The night before last, we were out late, and happened to tune in the BBC, which was replaying a classic Alistair Cooke piece from some years ago, where he conveyed a great respect for Groucho Marx, and simultaneously praised and insulted Bing Crosby, all done with the calmest voice imaginable. It was amazingly good radio. While listening, we thought about what a remarkable career the man had, submitting "Letters from America" from 1946 until just a couple of weeks ago, when he finally retired at the age of 95.
That's a spectacular career by anyone's reckoning, and when we woke up in the morning to hear the news of his death, we were quite sad.

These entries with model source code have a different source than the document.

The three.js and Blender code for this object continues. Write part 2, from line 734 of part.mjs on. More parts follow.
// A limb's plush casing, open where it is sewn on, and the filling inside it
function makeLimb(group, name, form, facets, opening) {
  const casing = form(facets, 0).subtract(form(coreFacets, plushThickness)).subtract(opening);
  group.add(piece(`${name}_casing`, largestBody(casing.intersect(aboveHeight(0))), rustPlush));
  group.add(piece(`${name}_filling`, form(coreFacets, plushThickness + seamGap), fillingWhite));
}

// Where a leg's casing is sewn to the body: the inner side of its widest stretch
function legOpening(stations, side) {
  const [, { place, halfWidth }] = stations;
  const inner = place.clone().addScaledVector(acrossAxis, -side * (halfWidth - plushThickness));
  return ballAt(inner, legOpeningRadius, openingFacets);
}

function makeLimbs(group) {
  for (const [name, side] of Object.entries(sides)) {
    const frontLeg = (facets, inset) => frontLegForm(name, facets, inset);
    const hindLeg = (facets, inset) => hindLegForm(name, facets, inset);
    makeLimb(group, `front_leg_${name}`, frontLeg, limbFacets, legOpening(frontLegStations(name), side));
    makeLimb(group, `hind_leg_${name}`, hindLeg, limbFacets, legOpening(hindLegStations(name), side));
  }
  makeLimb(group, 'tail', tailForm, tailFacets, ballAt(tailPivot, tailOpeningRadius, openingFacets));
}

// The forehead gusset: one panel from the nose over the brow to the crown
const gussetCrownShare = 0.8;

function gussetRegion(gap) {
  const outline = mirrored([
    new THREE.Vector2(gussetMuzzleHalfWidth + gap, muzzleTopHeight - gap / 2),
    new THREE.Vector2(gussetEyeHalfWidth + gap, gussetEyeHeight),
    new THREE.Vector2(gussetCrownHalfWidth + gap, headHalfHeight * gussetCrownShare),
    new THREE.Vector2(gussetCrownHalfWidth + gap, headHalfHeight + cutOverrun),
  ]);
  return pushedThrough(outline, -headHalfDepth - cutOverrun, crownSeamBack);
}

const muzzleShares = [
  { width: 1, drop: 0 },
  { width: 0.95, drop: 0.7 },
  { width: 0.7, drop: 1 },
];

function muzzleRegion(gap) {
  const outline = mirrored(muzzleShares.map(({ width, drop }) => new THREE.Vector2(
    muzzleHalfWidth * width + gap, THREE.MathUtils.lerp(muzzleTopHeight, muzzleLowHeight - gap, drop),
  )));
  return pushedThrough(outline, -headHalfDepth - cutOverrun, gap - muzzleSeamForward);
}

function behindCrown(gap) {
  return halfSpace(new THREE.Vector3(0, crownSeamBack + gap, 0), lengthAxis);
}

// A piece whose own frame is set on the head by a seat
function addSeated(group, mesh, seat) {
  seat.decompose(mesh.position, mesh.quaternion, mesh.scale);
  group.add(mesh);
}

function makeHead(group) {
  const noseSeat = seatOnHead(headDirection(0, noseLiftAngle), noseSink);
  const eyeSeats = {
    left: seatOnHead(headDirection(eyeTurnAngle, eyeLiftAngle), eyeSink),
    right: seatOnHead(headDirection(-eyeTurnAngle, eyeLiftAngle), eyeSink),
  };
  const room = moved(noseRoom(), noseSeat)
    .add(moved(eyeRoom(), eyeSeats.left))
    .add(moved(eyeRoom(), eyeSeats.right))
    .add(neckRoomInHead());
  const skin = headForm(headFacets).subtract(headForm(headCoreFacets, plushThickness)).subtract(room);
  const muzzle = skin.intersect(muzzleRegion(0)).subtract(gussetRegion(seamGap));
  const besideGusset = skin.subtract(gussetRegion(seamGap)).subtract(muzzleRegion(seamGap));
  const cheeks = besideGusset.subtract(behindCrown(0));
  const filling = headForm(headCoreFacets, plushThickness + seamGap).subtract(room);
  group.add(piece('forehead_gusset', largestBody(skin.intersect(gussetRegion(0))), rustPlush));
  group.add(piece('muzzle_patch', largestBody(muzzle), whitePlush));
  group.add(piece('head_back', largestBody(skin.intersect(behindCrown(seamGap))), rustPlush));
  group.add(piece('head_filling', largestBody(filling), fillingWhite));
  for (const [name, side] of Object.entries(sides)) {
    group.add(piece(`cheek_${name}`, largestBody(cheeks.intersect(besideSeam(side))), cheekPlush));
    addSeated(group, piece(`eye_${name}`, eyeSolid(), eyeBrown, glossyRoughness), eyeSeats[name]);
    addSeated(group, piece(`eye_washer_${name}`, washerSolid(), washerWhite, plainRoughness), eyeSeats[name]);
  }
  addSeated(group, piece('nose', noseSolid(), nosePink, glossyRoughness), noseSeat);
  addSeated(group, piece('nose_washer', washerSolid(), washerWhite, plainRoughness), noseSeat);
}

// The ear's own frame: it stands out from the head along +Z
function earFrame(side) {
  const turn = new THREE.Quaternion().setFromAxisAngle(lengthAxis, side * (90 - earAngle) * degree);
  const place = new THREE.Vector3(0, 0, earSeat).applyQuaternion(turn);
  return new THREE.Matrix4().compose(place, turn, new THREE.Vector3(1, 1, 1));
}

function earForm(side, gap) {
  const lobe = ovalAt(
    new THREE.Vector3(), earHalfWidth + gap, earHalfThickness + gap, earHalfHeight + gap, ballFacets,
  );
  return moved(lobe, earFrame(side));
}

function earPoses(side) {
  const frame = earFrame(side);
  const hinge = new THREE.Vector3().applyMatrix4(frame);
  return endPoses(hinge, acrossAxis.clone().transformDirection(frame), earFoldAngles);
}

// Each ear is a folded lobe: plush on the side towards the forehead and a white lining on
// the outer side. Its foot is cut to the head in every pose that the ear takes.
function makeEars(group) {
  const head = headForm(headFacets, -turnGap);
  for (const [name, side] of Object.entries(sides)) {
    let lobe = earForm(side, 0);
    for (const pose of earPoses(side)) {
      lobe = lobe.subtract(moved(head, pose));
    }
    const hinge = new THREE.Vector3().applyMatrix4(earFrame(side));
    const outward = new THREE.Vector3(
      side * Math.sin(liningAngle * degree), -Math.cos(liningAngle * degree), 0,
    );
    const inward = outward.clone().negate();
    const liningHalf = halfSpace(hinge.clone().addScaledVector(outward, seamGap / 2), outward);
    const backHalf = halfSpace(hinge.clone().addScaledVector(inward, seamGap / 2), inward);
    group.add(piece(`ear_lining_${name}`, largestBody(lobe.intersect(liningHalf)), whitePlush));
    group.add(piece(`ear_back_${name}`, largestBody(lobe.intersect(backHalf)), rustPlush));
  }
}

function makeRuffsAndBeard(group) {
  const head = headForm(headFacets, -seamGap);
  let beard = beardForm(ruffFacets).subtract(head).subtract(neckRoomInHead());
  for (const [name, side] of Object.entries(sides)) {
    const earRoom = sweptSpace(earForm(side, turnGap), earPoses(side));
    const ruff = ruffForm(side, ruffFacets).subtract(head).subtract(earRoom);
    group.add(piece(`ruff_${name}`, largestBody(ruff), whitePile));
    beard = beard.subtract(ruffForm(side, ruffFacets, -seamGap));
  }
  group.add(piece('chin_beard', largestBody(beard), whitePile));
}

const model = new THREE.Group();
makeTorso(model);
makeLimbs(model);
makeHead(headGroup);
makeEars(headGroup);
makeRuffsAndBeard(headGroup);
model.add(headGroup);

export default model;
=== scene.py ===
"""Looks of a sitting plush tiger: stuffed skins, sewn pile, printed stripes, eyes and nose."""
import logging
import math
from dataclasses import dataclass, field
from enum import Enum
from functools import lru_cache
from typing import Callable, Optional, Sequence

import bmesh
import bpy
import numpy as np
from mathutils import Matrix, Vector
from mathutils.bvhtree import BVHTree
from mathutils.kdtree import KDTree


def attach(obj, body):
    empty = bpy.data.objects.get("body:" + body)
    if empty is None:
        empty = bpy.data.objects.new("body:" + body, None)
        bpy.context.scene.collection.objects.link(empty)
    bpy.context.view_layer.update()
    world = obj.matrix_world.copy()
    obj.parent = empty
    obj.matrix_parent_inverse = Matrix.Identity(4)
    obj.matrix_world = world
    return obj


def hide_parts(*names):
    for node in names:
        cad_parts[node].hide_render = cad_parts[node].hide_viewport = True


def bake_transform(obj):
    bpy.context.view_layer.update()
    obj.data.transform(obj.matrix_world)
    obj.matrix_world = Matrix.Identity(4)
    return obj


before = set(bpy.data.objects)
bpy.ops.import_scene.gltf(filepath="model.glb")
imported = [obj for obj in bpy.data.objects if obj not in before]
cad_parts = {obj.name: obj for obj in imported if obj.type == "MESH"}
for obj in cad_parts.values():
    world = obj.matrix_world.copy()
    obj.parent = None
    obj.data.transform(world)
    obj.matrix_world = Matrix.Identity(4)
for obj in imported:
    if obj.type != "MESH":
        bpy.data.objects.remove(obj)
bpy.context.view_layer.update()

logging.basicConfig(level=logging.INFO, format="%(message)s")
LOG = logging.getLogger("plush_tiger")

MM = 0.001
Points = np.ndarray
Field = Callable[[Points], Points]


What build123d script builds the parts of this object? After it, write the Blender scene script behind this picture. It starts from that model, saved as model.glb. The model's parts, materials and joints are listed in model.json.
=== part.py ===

Cooke was many things, but among them, he was a first-rate diplomat, although he was never appointed to any official capacity, and he was also one of the best friends this nation has ever had. Over more than half a century, he told the BBC, and through that network the world, about Groucho Marx, Bing Crosby, American summers and tragedies, Presidents and common men, faults, foibles, and failings, but all told with a great love and affection for his adopted country.
We were lucky to have him. His job will almost certainly depart with him, and really it should. It's impossible to imagine anyone else could do it, and quite honestly, we're not even sure we would want anyone else to try.
If you have never heard him, or haven't heard him in a long time, we hope you get a chance to soon. Whatever he had to say was invariably fascinating and worthwhile.